We also know that professional drivers killed in the course of their duties are counted as traffic fatalities as opposed to workplace fatalities. So, our fatalities attributable to work are likely to be understated.
We know that a small number of industries account for a large proportion of serious injuries and fatalities. These industries include manufacturing, construction, agriculture, forestry and fishing.

To be blunt about it and put real numbers to it, we are killing a New Zealand worker around about once a week.

There are many more serious injuries. Around 200,000 claims are made each year to ACC for work-related injuries and illnesses.

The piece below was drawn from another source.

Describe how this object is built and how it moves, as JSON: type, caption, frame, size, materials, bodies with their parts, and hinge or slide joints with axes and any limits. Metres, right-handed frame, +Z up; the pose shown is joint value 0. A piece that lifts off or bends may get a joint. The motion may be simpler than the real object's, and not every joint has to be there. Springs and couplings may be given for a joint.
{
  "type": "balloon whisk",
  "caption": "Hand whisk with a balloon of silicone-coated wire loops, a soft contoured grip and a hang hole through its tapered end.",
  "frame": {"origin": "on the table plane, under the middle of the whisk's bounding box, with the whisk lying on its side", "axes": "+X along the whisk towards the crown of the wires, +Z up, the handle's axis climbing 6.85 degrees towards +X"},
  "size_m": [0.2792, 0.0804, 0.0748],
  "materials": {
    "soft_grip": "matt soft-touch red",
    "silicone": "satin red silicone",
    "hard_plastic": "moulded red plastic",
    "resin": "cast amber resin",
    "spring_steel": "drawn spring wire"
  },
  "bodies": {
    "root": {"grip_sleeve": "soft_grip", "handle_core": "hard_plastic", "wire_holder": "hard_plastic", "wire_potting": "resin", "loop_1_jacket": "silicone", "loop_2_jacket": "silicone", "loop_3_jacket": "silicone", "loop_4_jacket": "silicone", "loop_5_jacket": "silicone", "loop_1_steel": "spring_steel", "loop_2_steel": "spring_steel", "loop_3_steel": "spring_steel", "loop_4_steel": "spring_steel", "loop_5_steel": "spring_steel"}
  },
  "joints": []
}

And yet we are 20 years on from the last major overhaul of our workplace health and safety legislation. The Health and Safety in Employment Act 1992 came into effect in 1993.

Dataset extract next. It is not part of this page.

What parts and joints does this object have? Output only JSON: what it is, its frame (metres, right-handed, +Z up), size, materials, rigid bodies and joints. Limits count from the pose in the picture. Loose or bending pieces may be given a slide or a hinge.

The claim made of this legislation is that it would make health and safety at work simpler, it would shift employers from tick-box compliance exercises and generally lift health and safety performance. It has been accompanied at various stages in the last 20 years by other measures, notably ACC experience rating which was meant to give employers a financial incentive to improve health and safety.

The reality is, when it comes to workplace health and safety, we’ve failed.

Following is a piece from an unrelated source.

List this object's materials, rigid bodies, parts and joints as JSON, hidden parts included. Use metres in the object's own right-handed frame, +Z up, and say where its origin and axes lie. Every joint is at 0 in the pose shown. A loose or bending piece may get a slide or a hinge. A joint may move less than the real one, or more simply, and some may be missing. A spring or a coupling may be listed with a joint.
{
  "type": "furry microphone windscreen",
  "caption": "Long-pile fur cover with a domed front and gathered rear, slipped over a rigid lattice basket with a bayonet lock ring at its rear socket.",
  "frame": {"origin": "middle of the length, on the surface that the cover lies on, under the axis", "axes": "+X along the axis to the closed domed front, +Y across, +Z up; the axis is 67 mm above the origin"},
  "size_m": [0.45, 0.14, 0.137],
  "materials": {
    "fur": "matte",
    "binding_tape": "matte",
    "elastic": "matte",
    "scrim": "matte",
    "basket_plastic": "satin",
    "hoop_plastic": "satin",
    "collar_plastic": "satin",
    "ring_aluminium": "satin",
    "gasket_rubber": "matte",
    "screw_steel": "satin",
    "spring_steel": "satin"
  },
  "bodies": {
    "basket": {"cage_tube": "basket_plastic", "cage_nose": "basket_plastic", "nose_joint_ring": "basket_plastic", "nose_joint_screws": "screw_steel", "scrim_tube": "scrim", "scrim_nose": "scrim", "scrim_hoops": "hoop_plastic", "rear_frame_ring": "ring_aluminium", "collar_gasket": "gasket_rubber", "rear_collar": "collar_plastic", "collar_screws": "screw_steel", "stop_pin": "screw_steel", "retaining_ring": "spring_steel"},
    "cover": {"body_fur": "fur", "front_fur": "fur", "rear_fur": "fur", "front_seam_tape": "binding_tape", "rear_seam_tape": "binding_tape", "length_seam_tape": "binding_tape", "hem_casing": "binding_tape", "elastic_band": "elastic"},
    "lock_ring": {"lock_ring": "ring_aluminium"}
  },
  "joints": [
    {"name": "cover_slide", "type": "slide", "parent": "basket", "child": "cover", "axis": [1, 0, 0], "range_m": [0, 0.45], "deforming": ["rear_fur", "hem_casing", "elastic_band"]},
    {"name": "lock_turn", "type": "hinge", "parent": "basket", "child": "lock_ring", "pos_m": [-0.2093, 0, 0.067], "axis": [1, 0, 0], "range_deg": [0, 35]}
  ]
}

Some individual workplaces and enterprises do well. Too many don’t.

Before the Health and Safety in Employment Act we had a multiplicity of legislation covering different workplace types; the Construction Act covering construction sites, the Machinery Act covering industrial machinery; the Boilers Lifts and Cranes Act covering that type of equipment; the Coal Mines Act covering that type of workplace; the Mining Act covering quarries and metalliferous mines, and so the list goes on. Each of these pieces of legislation had specific requirements and duties relating to their specific area.

The problem with this very specific and detailed legislation was that as technology changed and work practices changed, the legislation needed to be changed to keep up.

It was right that we changed our health and safety law.

But what we did was a half-arsed half-measure

Back in 1974 the United Kingdom had already adopted a more open-textured style of legislation specifying generic duties on employers and workers, much the same way as our present Act provides. But what they also did was they supplemented general duties with industry-specific codes and regulations.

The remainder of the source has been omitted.